Chicago — Chicago police and US Postal Service inspectors are investigating a suspected identity theft mill found inside a Loop hotel room on Monday evening, according to a law enforcement source.
Police initially responded to the Virgin Hotel, 203 North Wabash, around 8:25 p.m. after the hotel asked to remove two men from a room on the 18th floor, according to CPD records.
No people were in the room when Chicago police arrived, according to a CPD media statement, but a lot of other stuff was.
Police found checks, money orders, stacks of mail, computers, piles of fake identification cards, stolen ID cards, DNA tests, and key-cutting equipment, a CPD report said.
The discovery is the latest hit to the postal service, which has been targeted by armed robbers and mail thieves who feed a massive identity theft and check fraud network.

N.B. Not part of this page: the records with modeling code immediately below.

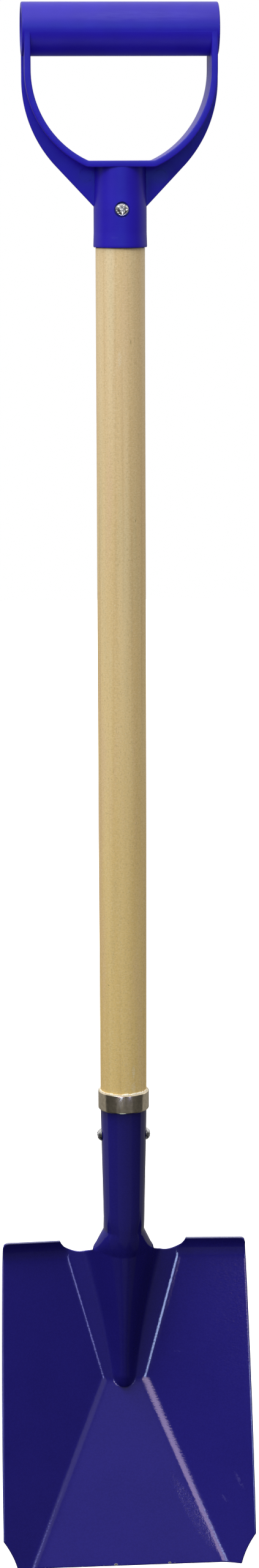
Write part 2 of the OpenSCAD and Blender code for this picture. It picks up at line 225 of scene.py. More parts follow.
# Columns on one side of the blade, its rows from the mouth down, and the steps round its edge
NECK_COLS = 26
STRIP_COLS = 14
WING_COLS = 40
COLUMN_BIAS = 1.5
WING_BIAS = 0.35
TUBE_ROWS = 14
FLARE_ROWS = 26
UPPER_ROWS = 56
UPPER_BIAS = 0.6
LOWER_ROWS = 52
LOWER_BIAS = 0.5
EDGE_STEPS = 6

# Extra rows, this far short of the end of the crown's nose
NOSE_ROWS = np.array([1.0, 0.6, 0.3, 0.12, 0.03, 0.0])

# The crown keeps at least this share of its width at its nose
LEAST_SHARE = 0.01


# Mesh building


def new_piece(name, points, faces):
    """Mesh object from points in millimetres."""
    mesh = bpy.data.meshes.new(name)
    mesh.from_pydata([tuple(c * MM for c in p) for p in points], [], faces)
    mesh.validate()
    piece = bpy.data.objects.new(name, mesh)
    bpy.context.scene.collection.objects.link(piece)
    return piece


def smooth(piece, angle=32.0):
    """Smooth shading that keeps edges sharper than the angle crisp."""
    for face in piece.data.polygons:
        face.use_smooth = True
    piece.data.set_sharp_from_angle(angle=math.radians(angle))
    return piece


def place(piece, matrix):
    """Moves the mesh itself, so that the object stays at the origin."""
    piece.data.transform(matrix)
    piece.data.update()
    return piece


def in_mm(x, y, z):
    return Matrix.Translation((x * MM, y * MM, z * MM))


def combine(piece, other, operation):
    """Joins another closed piece to this one, or cuts it out, and deletes the other."""
    modifier = piece.modifiers.new("combine", "BOOLEAN")
    modifier.operation = operation
    modifier.solver = "EXACT"
    modifier.object = other
    depsgraph = bpy.context.evaluated_depsgraph_get()
    mesh = bpy.data.meshes.new_from_object(piece.evaluated_get(depsgraph))
    piece.modifiers.clear()
    old = piece.data
    piece.data = mesh
    bpy.data.meshes.remove(old)
    bpy.data.objects.remove(other)
    return piece


def rounded(corners, steps=ARC_STEPS, closed=True):
    """Outline through (a, b, radius) corners, each turned into an arc of that radius."""
    outline = []
    for i, (a, b, radius) in enumerate(corners):
        if radius == 0 or (not closed and i in (0, len(corners) - 1)):
            outline.append((a, b))
            continue
        corner = Vector((a, b))
        back = (Vector(corners[i - 1][:2]) - corner).normalized()
        ahead = (Vector(corners[(i + 1) % len(corners)][:2]) - corner).normalized()
        half = back.angle(ahead) / 2
        centre = corner + (back + ahead).normalized() * (radius / math.sin(half))
        start = corner + back * (radius / math.tan(half)) - centre
        end = corner + ahead * (radius / math.tan(half)) - centre
        first = math.atan2(start.y, start.x)
        turn = math.remainder(math.atan2(end.y, end.x) - first, math.tau)
        for k in range(steps + 1):
            angle = first + turn * k / steps
            outline.append((centre.x + radius * math.cos(angle), centre.y + radius * math.sin(angle)))
    return outline


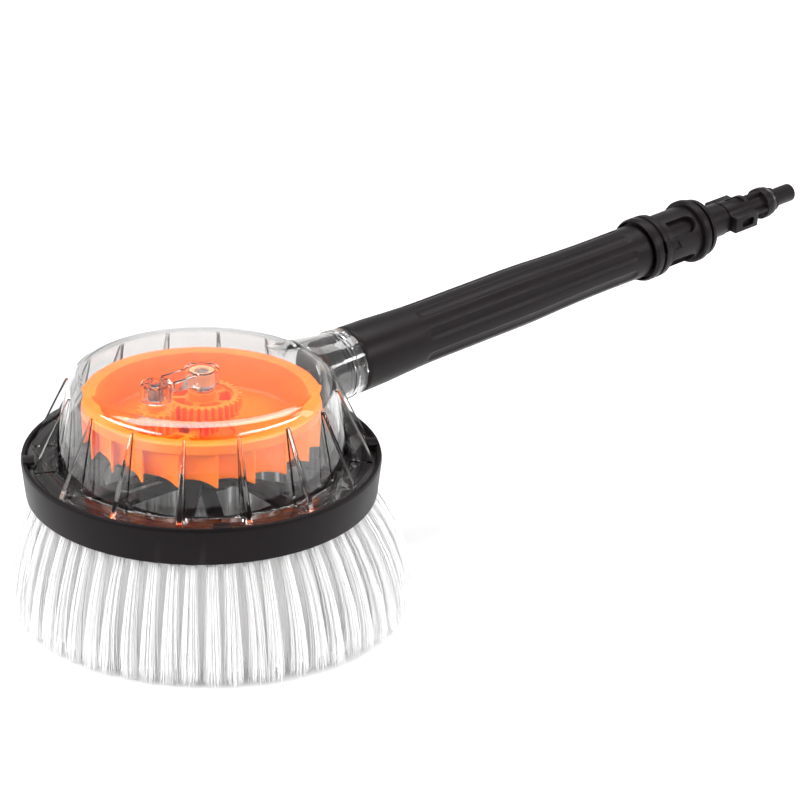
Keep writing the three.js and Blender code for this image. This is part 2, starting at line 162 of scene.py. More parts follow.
def makeSky():
    # a pale room: white low down behind the object, dark low down on the near side
    world = bpy.data.worlds.new("studioRoom")
    world.use_nodes = True
    nodes, links = world.node_tree.nodes, world.node_tree.links
    background = nodes["Background"]
    direction = nodes.new("ShaderNodeTexCoord")
    ramps = []
    for toward, start, end in ((skyward, 0.28, 0.6), (skyward, 0.12, 0.45), (away, -0.65, 0.2)):
        facing = nodes.new("ShaderNodeVectorMath")
        facing.operation = "DOT_PRODUCT"
        facing.inputs[1].default_value = toward
        ramp = nodes.new("ShaderNodeMapRange")
        ramp.interpolation_type = "SMOOTHSTEP"
        ramp.inputs["From Min"].default_value = start
        ramp.inputs["From Max"].default_value = end
        links.new(direction.outputs["Generated"], facing.inputs[0])
        links.new(facing.outputs["Value"], ramp.inputs["Value"])
        ramps.append(ramp)
    near, far, blend = ramps
    for ramp, side in ((near, "nearSky"), (far, "farSky")):
        low, high = lighting[side]
        ramp.inputs["To Min"].default_value = low
        ramp.inputs["To Max"].default_value = high
    links.new(near.outputs["Result"], blend.inputs["To Min"])
    links.new(far.outputs["Result"], blend.inputs["To Max"])
    links.new(blend.outputs["Result"], background.inputs["Strength"])
    background.inputs["Color"].default_value = (1, 0.995, 0.99, 1)
    scene.world = world


makeCamera()
makeSky()
for lightName in ("overhead", "leftBox", "rightBox", "sideFill"):
    makeLight(lightName)
scene.view_settings.view_transform = "Standard"
print("camera and lights set")

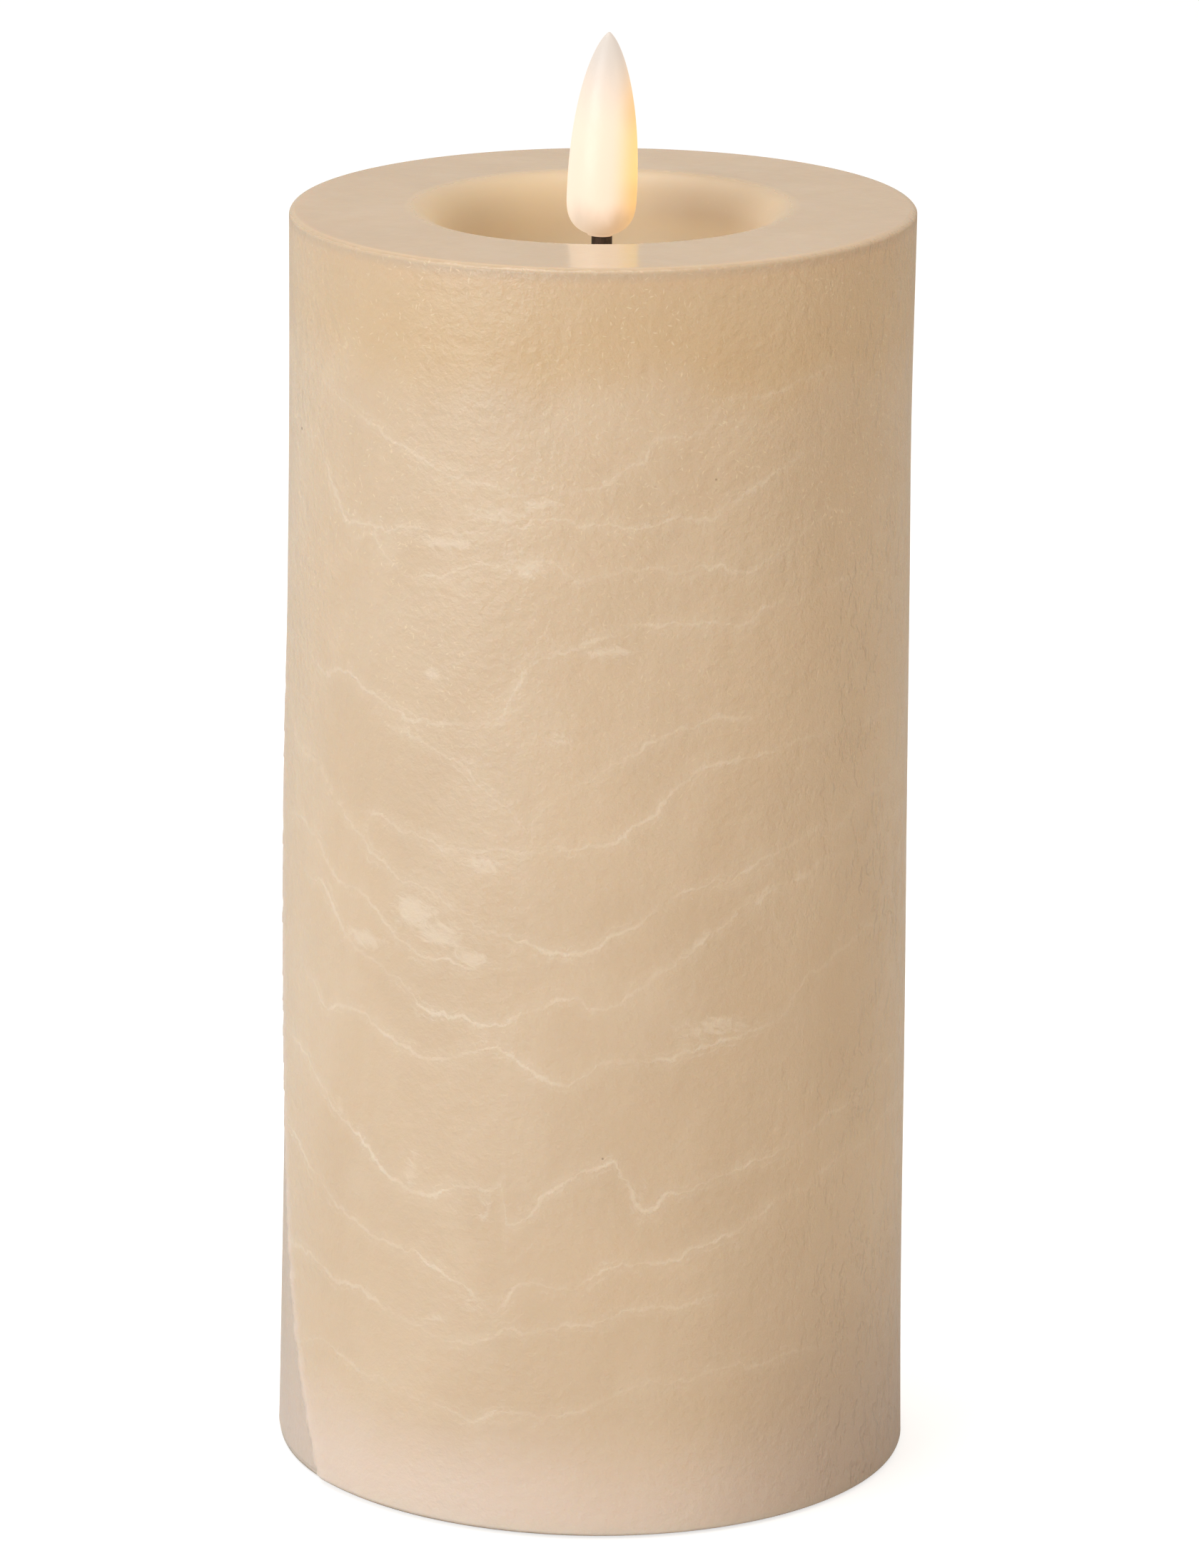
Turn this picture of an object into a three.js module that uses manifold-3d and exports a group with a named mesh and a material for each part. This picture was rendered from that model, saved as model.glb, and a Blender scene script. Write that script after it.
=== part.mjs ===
// A flameless pillar candle: a cast wax shell over a moulded core, with a glowing
// flame on a black wick in a shallow well, two upright cells behind a hinged door in
// the base, and a three-position slide switch beside the door.
//
// Millimetres, +Z up. The origin is the centre of the footprint, on the table.
// The switch side of the base faces -Y, and the door's hinge lies on the -X side.

import * as THREE from "three";
import { mergeVertices } from "three/addons/utils/BufferGeometryUtils.js";
import Module from "manifold-3d";

const wasm = await Module();
wasm.setup();

// ---- Driving dimensions -----------------------------------------------------

// Clearances
const FIXED_GAP = 0.3; // between pieces that are glued, clamped or pushed together
const SEAT_GAP = 0.1; // between flat faces that rest on each other
const RUNNING_GAP = 0.25; // round a piece that moves

// Wax shell
const BODY_HEIGHT = 150; // rim above the table
const BODY_RADIUS = 37.75; // at the foot
const BODY_TAPER = 1.6; // loss of radius from foot to rim, the mould's draft
const FOOT_EDGE_ROUND = 1.4;
const RIM_EDGE_ROUND = 0.9;
const WAX_WALL = 9.15; // between the core and the outside, at the rim
const WELL_RADIUS = 20.2;
const WELL_DEPTH = 12;
const WELL_FILLET = 6;
const WELL_LIP_ROUND = 1.6;
const WELL_FLOOR_THICKNESS = 3;
const WICK_HOLE_GAP = 0.5; // between the wick and the wax round it

// Core housing
const CORE_WALL = 1.6;
const CORE_ROOF = 2;
const CORE_SHOULDER = 1.5;
const WICK_BOSS_WALL = 2.15;
const WICK_BOSS_LENGTH = 4;

// Base plate and feet
const PLATE_THICKNESS = 3;
const PLATE_OVERHANG = 3; // how far the plate covers the wax round the core
const SPIGOT_WALL = 1.4;
const SPIGOT_HEIGHT = 4;
const COLLAR_WALL = 1.2;
const COLLAR_HEIGHT = 4;
const FOOT_RADIUS = 3.25;
const FOOT_PROUD = 0.8;
const FOOT_SINK = 0.8;
const FOOT_ANGLES = [40, 140, 220, 320];
const FOOT_EDGE = 0.8; // plate left outside each foot

// Base screws
const SCREW_RADIUS = 1.2;
const SCREW_LENGTH = 9;
const SCREW_HEAD_RADIUS = 2.5;
const SCREW_HEAD_HEIGHT = 1.4;
const SCREW_SINK = 0.4; // head below the plate's underside
const SCREW_BOSS_RADIUS = 2.9;
const SCREW_BOSS_HEIGHT = 12;
const SCREW_ANGLES = [90, 240, 300];

// Cells and their case
const CELL_RADIUS = 7.1;
const CELL_LENGTH = 50;
const CELL_NUB_RADIUS = 2.7;
const CELL_NUB_HEIGHT = 1.2;
const BAY_GAP = 0.3; // round a cell in its bay
const BAY_WEB = 1.2; // between the two bays
const CASE_WALL = 1.4;
const CASE_ROOF = 1.6;
const CONTACT_THICKNESS = 0.4;
const CONTACT_SIZE = 8;
const CONTACT_TAB_WIDTH = 2.4;
const SPRING_WIRE = 0.35; // wire radius
const SPRING_WIDE = 4.2;
const SPRING_NARROW = 2.6;
const SPRING_TURNS = 2.75;
const SPRING_HEIGHT = 3.9; // squeezed between cell and contact

// Battery door
const DOOR_THICKNESS = 1.8;
const DOOR_MARGIN = 1.3; // how far the door laps the ledge beside the bays
const DOOR_CORNER = 3;
const HINGE_BARREL_RADIUS = 1.4;
const HINGE_PIN_RADIUS = 0.7;
const HINGE_PIN_LENGTH = 1.5;
const LATCH_WIDTH = 8;
const LATCH_THICKNESS = 1;
const LATCH_HEIGHT = 3.2; // above the door's inner face
const LATCH_REACH = 3; // from the back of the loop to its front
const LATCH_NIB = 0.3;
const GRIP_COUNT = 4;
const GRIP_PITCH = 1.5;
const GRIP_WIDTH = 0.7;
const GRIP_DEPTH = 0.45;

// Slide switch
const SWITCH_TRAVEL = 4; // on, off and timer, 2 mm apart
const SLIDER_LENGTH = 3;
const SLIDER_DEPTH = 3.2;
const SLIDER_HEIGHT = 1.5;
const KNOB_LENGTH = 2.2;
const KNOB_DEPTH = 1.8;
const KNOB_SINK = 0.35; // below the plate's underside
const SWITCH_WALL = 0.4;
const SWITCH_HEIGHT = 4.2;
const SWITCH_BOARD = 0.8;
const FINGER_WELL_MARGIN = 2.4;
const FINGER_WELL_DEPTH = 1.3;
const SWITCH_RIB = 1.2; // plate left between the door and the finger well

// Circuit board and what stands on it
const BOARD_LENGTH = 34;
const BOARD_DEPTH = 17;
const BOARD_THICKNESS = 1.2;
const STANDOFF_RADIUS = 2.4;
const STANDOFF_HEIGHT = 2.4;
const BOARD_SCREW_RADIUS = 0.8;
const BOARD_SCREW_HEAD = 1.8;
const BOARD_SCREW_HEAD_HEIGHT = 1;
// Parts on the board, each with its place from the board's middle.
const CHIP = { length: 4.9, depth: 3.9, height: 1.5, y: -1 };
const CRYSTAL = { radius: 1.05, length: 6.2, fromEnd: 2, y: 5.8 };
const CAPACITOR = { radius: 2.5, height: 7, x: 8, y: 5 };
const RESISTOR = { radius: 0.9, length: 4.4, x: -13, y: -5.6 };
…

“Checks, credit cards, PPP loans, and identity theft are the new hustle in urban America,” a law enforcement source told CWB Chicago last month.
“Never put anything into the postal system unless you are comfortable with it landing in the hands of criminals instead of at its intended destination,” advised another investigative source.
The mail theft problem has become so widespread that the US Postal Service has advised people not to put mail into its once-ubiquitous blue mailboxes after the last collection time.
Mail thieves might score a valuable package or an envelope containing a birthday gift card from someone’s grandma once in a while. But experts say the real value comes from identity theft and check fraud mills, which use information from stolen mail to steal people’s identities and checks.
Some crews specialize in altering and depositing checks, sometimes multiplying the face value of the note by many times its original amount.
A source said those teams often operate with the assistance of marginalized people who open checking accounts they do not need.
“The stolen $40 utility payment is changed to $4,000. The halfwit withdraws the money, and the account crashes,” the source explained.
The source said they believe the postal service’s problems are even more significant and widespread than the agency is letting on.
“They’re reluctant to tell the truth to keep consumers buying stamps and keep citizens from using other means of delivery” like UPS or FedEx.